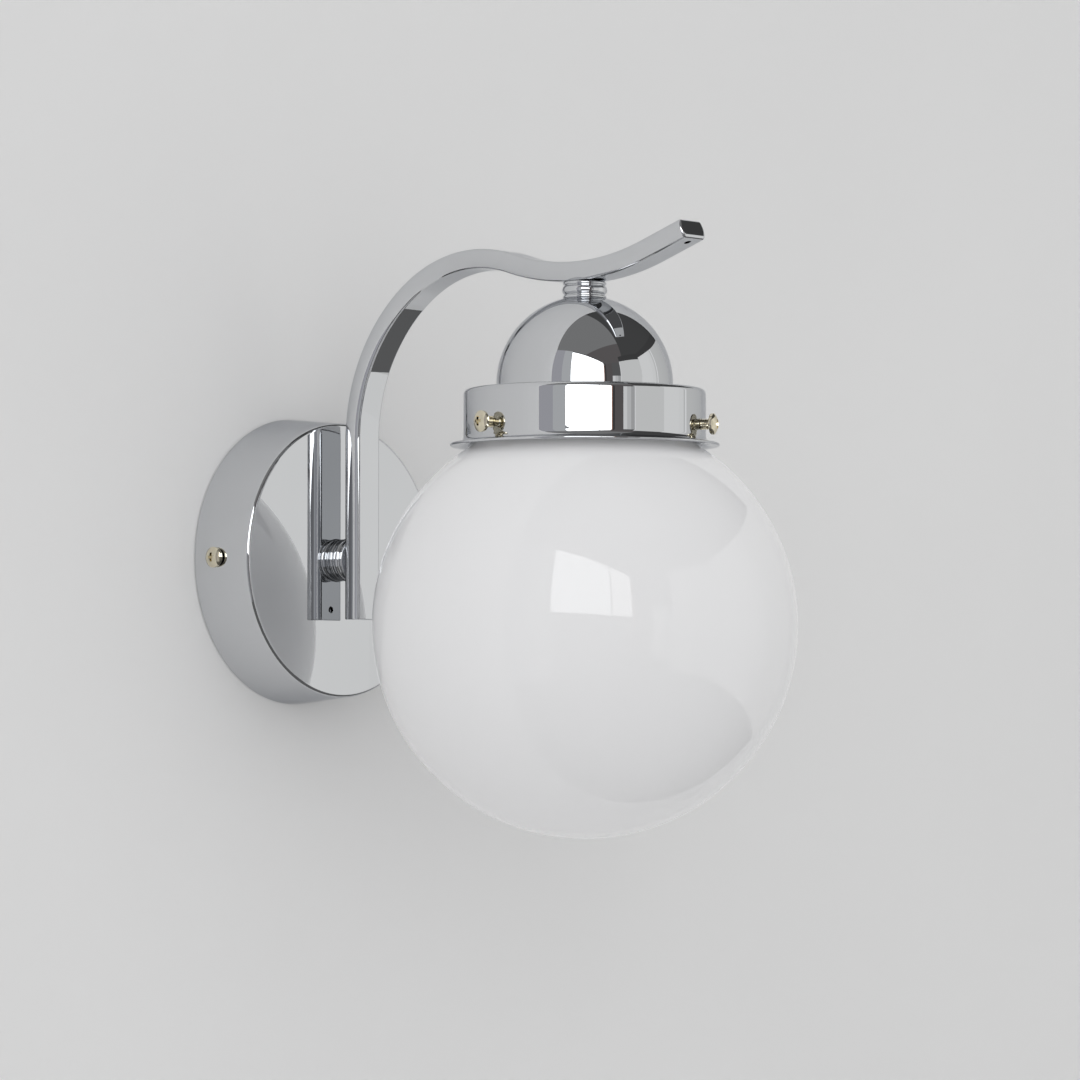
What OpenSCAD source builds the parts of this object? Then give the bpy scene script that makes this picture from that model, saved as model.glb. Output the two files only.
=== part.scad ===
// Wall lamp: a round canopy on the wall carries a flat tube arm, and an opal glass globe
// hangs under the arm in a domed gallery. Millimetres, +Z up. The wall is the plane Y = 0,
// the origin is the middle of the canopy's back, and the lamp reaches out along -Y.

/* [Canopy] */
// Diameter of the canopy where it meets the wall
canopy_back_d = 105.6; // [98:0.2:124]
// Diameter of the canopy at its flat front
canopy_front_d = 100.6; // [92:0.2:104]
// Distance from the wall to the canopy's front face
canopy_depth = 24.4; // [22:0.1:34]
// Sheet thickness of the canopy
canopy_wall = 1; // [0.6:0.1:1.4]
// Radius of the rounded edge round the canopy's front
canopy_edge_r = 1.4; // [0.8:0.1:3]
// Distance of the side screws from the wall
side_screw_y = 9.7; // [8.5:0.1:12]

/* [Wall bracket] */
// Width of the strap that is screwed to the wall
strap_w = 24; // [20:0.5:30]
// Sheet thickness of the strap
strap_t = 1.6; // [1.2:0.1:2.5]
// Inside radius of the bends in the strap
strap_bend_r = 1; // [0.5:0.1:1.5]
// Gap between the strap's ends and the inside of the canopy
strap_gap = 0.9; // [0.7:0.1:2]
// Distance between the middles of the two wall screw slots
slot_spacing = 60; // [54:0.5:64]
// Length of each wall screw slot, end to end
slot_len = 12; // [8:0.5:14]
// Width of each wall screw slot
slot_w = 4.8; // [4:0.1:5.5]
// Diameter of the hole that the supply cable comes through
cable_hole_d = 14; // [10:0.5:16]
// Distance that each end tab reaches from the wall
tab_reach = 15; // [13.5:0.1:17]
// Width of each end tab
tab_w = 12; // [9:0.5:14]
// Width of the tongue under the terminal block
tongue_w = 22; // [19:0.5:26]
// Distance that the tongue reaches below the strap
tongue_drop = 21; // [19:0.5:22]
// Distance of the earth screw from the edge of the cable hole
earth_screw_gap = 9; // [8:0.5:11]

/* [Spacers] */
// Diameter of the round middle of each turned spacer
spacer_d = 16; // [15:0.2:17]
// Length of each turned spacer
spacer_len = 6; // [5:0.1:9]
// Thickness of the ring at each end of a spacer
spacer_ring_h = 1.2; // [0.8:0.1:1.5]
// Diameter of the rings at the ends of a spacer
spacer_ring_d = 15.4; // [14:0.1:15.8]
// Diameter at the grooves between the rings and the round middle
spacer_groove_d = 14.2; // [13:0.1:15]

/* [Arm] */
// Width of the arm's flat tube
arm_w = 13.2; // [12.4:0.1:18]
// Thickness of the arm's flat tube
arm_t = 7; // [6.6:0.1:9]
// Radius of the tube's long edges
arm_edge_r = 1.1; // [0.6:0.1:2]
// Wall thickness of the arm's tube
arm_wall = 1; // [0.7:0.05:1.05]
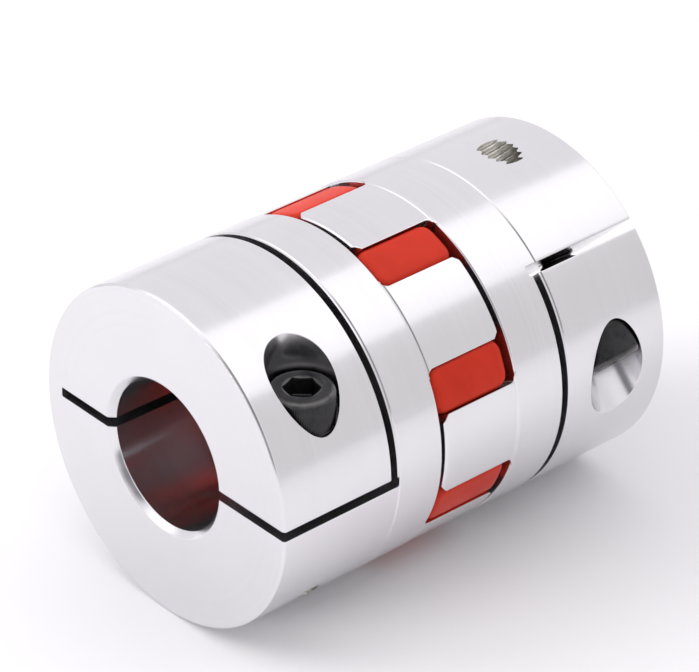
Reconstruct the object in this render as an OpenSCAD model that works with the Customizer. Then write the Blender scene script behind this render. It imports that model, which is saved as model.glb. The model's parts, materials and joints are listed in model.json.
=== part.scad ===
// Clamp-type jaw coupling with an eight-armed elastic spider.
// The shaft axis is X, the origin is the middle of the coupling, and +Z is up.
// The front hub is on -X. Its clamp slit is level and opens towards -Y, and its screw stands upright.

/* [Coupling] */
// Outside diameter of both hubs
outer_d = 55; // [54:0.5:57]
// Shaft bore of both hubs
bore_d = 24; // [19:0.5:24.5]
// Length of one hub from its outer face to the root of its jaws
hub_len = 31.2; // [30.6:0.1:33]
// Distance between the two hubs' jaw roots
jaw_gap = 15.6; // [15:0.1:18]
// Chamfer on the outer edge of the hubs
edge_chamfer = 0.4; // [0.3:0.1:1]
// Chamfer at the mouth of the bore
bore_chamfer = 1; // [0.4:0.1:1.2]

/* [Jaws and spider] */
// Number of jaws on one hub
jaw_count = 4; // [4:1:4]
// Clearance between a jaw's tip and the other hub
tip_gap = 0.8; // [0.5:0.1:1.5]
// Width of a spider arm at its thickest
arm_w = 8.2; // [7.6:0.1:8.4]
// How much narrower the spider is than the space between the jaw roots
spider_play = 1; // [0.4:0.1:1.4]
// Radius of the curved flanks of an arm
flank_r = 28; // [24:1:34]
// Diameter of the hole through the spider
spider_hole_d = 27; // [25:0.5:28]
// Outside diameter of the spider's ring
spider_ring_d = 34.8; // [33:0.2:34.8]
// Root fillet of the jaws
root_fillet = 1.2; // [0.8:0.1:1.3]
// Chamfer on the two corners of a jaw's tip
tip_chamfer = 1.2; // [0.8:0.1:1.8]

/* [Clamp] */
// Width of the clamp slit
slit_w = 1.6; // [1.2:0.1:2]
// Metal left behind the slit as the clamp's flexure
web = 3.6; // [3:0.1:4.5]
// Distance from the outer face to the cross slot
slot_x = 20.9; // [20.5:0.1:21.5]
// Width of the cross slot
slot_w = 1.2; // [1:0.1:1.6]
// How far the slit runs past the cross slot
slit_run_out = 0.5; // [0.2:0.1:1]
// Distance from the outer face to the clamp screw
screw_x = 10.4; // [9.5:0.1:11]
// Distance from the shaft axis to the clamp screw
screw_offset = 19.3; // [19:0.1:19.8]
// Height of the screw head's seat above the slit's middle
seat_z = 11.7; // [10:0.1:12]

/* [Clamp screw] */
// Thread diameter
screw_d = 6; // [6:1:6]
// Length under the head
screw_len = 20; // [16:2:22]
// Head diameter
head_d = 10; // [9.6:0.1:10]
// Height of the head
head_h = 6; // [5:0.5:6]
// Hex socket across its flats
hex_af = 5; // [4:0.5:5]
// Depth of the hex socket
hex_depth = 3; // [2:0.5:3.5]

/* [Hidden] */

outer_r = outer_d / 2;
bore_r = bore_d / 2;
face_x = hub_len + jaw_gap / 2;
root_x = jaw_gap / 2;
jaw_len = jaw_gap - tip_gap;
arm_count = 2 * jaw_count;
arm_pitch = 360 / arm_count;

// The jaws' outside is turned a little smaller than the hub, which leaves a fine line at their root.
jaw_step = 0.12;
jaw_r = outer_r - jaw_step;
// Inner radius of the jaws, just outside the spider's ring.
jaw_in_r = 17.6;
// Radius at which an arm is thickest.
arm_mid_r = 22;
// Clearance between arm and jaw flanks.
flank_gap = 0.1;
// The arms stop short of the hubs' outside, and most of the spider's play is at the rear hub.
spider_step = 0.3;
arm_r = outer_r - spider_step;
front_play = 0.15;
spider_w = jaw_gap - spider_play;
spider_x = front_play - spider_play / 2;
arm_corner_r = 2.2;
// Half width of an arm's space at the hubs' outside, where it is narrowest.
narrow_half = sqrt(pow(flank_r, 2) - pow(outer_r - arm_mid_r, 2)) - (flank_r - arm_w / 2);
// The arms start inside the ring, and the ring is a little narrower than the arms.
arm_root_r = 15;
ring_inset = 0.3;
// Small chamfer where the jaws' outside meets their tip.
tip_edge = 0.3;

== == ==

Take every line containing the word "parts" and copy it.

## [RESPONSE]
What OpenSCAD source builds the parts of this object? Then give the bpy scene script that makes this picture from that model, saved as model.glb. Output the two files only.
Reconstruct the object in this render as an OpenSCAD model that works with the Customizer. Then write the Blender scene script behind this render. It imports that model, which is saved as model.glb. The model's parts, materials and joints are listed in model.json.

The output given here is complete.